PENSE EM TODOS OS SEUS ALUNOS – Antes de pensar em questões pedagógicas, é fundamental que escolas e secretarias de educação avaliem se todos os alunos têm acesso a, no mínimo, um computador com internet. Num país de enormes desigualdades como o Brasil, é de se supor que não. Além disso, há que se pensar se todos têm conhecimento e suporte suficiente para usar aparatos digitais. Um sistema online que não é para todos vai apenas aumentar desigualdades.
CONSIDERE OS RISCOS À PRIVACIDADE – A repentina busca por educação online pode esconder o risco de violações à privacidade de alunos, familiares e professores. É nesta hora que se devem observar os limites à exposição de crianças e adolescentes em ambientes virtuais e a coleta maliciosa de dados por plataformas de ensino – mesmo de empresas aparentemente bem estabelecidas.
PENSE ANTES DE COMPRAR – Resista aos impulsos de resolver o problema comprando computadores ou outros serviços de educação sem planejamento. Resista às empresas de tecnologia oferecendo soluções fáceis.
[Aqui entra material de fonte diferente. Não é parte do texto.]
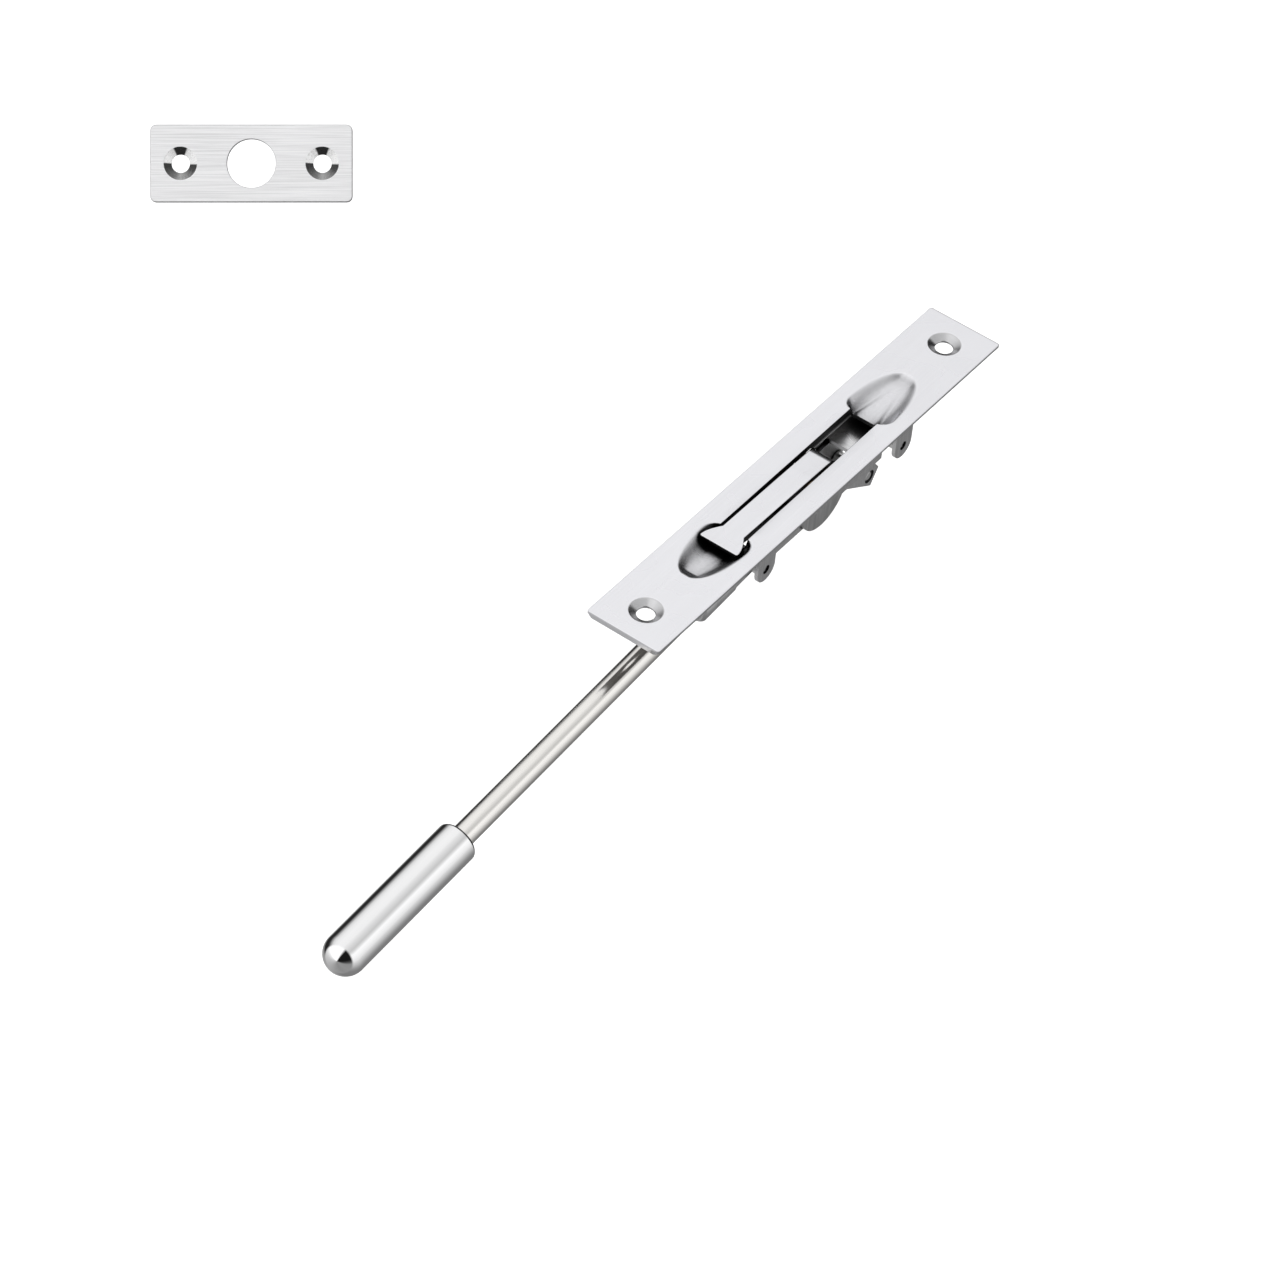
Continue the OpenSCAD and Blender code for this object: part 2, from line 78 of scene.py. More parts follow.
STRIKE_LENGTH, STRIKE_WIDTH, STRIKE_THICKNESS, STRIKE_CORNER = 62.0, 23.8, 2.0, 1.8
STRIKE_SCREW_X, STRIKE_HOLE_RADIUS = 21.75, 7.5
STRIKE_PLACE, STRIKE_TURN = (0.0, 208.0, 0.0), (44.6, -4.2, -53.0)

# The material slots of the pressed and punched sheets.
FACE, SINK, BACK, SHADED_TRACK, EDGE = range(5)


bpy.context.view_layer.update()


# ---- Meshes ----

def finished_mesh(bm, name, sharp_angle=32.0):
    """Turns a bmesh in millimetres into a smooth-shaded object in metres.

    Edges sharper than the angle, in degrees, stay crisp.
    """
    bmesh.ops.remove_doubles(bm, verts=bm.verts, dist=0.001)
    bmesh.ops.recalc_face_normals(bm, faces=bm.faces)
    bmesh.ops.scale(bm, vec=(MM, MM, MM), verts=bm.verts)
    mesh = bpy.data.meshes.new(name)
    bm.to_mesh(mesh)
    bm.free()
    mesh.polygons.foreach_set("use_smooth", [True] * len(mesh.polygons))
    mesh.set_sharp_from_angle(angle=radians(sharp_angle))
    piece = bpy.data.objects.new(name, mesh)
    bpy.context.scene.collection.objects.link(piece)
    return piece


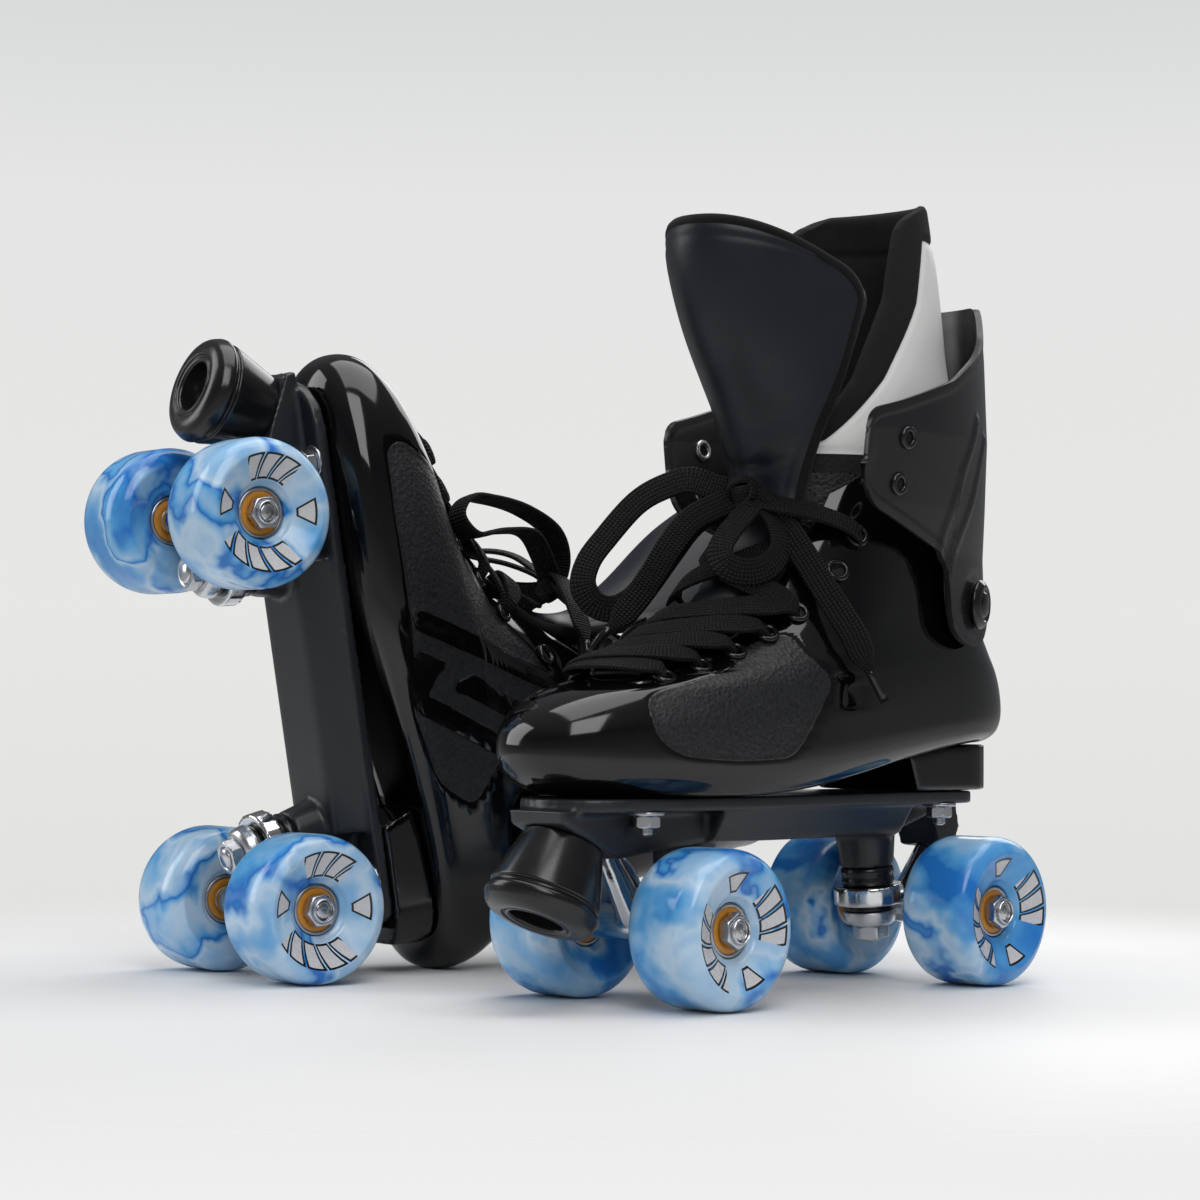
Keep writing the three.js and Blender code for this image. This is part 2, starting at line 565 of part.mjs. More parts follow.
function plate() {
  const underside = PLATE_TOP - FLANGE;
  const flange = solid(planExtrusion(plateOutline(), underside, PLATE_TOP, 7));
  const section = new THREE.Shape();
  section.moveTo(-PLATE_HALF_WIDTH + 1, underside + 1);
  section.lineTo(-BEAM_HALF_WIDTH, BEAM_BOTTOM + 4);
  section.quadraticCurveTo(-BEAM_HALF_WIDTH + 2, BEAM_BOTTOM, -BEAM_HALF_WIDTH + 7, BEAM_BOTTOM);
  section.lineTo(BEAM_HALF_WIDTH - 7, BEAM_BOTTOM);
  section.quadraticCurveTo(BEAM_HALF_WIDTH - 2, BEAM_BOTTOM, BEAM_HALF_WIDTH, BEAM_BOTTOM + 4);
  section.lineTo(PLATE_HALF_WIDTH - 1, underside + 1);
  const reach = WHEELBASE / 2 - KINGPIN_INSET;
  const beam = new THREE.ExtrudeGeometry(section, { depth: 2 * reach, bevelEnabled: false, curveSegments: 3 });
  let body = flange.add(solid(beam.rotateX(Math.PI / 2).translate(0, reach, 0)));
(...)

O importante agora são pessoas e não novas ferramentas.
USE O MOMENTO PARA APRENDER – É necessário que cada educador registre tudo o que está acontecendo e reflita sobre o que deu e o que não deu certo. Além disso, compartilhe seu conteúdo, atividade de aula e experiência com outros educadores, familiares e alunos. O momento é de colaborar.
Com planejamento, cuidado e senso de colaboração, será possível mitigar a crise atual e tentar garantir que o desenvolvimento dos alunos não seja interrompido completamente.
- Paulo Blikstein (Universidade de Columbia), Fabio Campos (Universidade de Nova Iorque); Cassia Fernandez (Universidade de São Paulo), Fernando Carnaúba (Universidade de Columbia), Tatiana Hochgreb-Hägele (Universidade de Stanford), Lívia Macedo (Universidade de Columbia) e Raquel Coelho (Universidade de Stanford) são educadores e pesquisadores brasileiros e fazem parte do grupo Ciências da Aprendizagem Brasil, uma iniciativa do Transformative Learning Technologies Lab da Universidade de Columbia (EUA).